WHAT THE TASK REQUIRES.
How many lines in the entries below contain "each"? Answer with the number only.
------------
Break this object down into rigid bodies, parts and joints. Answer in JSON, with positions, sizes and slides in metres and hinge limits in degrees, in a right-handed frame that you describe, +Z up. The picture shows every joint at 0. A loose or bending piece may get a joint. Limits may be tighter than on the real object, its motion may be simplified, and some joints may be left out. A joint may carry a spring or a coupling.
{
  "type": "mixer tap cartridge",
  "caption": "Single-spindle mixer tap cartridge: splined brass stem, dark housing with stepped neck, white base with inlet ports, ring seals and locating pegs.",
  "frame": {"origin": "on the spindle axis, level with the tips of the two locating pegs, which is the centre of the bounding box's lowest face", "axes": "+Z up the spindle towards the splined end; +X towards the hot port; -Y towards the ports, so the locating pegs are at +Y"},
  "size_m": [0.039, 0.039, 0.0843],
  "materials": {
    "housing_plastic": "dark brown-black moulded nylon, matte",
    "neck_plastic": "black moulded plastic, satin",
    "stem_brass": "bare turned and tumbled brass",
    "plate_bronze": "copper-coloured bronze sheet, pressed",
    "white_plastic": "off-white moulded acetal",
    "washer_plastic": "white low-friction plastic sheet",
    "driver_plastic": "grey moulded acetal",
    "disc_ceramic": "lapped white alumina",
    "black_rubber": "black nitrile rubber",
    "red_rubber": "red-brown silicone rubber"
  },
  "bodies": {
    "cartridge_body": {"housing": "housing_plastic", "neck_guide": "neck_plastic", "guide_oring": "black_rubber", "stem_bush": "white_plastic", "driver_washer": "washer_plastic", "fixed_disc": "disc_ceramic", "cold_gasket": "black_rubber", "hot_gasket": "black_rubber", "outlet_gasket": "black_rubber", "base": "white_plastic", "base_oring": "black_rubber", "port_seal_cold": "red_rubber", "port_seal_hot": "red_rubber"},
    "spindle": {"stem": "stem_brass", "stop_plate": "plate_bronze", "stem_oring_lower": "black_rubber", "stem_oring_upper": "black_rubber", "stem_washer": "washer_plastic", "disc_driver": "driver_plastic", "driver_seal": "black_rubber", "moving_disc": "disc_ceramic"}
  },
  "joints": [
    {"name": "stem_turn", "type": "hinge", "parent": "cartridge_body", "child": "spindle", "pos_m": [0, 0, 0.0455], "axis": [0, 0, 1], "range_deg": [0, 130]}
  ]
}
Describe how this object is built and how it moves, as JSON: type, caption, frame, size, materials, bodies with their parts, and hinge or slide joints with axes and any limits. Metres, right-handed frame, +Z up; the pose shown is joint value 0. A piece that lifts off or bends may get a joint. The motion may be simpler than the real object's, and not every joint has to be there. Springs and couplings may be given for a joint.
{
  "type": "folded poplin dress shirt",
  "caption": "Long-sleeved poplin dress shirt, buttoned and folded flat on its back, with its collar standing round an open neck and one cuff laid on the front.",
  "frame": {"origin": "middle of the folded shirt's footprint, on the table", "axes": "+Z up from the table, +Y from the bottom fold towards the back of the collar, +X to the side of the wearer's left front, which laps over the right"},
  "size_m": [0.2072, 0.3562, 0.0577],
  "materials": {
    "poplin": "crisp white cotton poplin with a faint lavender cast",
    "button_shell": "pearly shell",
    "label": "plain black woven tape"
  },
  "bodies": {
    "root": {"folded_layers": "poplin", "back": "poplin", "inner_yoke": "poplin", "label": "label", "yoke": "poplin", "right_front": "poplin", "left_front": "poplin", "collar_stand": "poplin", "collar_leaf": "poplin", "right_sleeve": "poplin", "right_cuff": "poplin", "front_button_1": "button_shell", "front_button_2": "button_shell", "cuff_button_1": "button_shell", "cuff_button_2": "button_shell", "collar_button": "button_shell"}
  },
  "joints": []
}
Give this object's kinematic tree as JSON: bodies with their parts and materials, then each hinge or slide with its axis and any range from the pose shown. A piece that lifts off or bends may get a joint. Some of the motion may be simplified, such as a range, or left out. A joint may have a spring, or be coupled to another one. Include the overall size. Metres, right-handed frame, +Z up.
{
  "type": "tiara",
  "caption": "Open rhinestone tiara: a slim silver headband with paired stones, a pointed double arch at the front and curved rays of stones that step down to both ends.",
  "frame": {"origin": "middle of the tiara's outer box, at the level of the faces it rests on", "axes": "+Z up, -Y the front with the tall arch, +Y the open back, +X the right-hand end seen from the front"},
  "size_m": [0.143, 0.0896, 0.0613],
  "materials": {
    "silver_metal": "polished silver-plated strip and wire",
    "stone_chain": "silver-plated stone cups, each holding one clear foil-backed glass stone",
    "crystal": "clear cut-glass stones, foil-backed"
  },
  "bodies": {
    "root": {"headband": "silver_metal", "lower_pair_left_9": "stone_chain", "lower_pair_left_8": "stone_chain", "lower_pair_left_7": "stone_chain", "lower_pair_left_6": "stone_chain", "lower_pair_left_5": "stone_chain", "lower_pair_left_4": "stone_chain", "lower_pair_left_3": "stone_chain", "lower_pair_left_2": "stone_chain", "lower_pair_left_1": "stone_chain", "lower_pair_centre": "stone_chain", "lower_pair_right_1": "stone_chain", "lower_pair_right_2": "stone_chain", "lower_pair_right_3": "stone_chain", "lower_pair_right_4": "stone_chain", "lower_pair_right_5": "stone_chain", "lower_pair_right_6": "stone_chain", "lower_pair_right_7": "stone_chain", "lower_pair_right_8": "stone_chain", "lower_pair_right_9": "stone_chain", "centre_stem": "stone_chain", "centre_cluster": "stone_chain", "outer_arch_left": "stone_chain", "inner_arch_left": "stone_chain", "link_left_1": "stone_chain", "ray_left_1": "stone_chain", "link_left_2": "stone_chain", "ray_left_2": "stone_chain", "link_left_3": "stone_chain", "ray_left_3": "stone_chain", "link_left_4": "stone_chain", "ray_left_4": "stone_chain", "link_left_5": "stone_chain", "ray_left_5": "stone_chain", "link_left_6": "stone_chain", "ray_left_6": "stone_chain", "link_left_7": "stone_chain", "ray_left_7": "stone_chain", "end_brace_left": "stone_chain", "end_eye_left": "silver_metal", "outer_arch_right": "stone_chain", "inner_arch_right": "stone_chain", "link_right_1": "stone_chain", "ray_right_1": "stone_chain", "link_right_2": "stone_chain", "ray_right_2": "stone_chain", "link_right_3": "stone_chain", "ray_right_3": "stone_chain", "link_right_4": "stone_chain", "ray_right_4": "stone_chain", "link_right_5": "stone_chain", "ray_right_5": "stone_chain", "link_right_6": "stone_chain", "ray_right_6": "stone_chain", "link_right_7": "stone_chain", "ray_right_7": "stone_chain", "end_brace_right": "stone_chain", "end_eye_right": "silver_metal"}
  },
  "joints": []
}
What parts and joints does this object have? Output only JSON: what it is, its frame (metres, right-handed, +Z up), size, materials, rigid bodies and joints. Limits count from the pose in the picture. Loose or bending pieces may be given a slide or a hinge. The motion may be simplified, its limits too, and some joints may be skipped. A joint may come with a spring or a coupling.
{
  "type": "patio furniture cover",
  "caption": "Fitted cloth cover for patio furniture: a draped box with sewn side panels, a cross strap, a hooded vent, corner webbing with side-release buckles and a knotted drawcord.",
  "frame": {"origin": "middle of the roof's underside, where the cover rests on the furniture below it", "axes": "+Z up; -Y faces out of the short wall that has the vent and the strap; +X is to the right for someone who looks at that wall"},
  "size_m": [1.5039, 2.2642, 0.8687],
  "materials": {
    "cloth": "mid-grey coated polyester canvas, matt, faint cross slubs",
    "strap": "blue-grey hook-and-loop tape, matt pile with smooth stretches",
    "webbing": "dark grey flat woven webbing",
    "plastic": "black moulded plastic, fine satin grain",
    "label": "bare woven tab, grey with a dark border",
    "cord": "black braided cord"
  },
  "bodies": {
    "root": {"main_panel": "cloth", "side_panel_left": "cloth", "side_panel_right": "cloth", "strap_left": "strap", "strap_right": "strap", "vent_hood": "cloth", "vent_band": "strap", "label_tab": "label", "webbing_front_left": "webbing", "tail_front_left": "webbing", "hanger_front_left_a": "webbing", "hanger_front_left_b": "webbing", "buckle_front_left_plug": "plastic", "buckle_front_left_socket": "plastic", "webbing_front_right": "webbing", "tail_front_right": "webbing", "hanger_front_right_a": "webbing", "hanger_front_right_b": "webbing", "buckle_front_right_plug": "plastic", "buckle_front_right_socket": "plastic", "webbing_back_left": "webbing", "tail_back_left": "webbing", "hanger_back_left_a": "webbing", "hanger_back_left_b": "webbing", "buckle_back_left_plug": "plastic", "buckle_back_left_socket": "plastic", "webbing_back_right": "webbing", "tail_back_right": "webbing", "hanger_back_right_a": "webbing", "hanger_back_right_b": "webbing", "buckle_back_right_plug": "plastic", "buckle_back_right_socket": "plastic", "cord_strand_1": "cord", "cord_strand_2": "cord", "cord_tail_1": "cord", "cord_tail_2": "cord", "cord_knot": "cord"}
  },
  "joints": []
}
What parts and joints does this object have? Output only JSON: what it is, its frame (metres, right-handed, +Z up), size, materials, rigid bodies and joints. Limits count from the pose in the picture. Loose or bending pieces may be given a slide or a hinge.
------------
WRITTEN RESPONSE.
2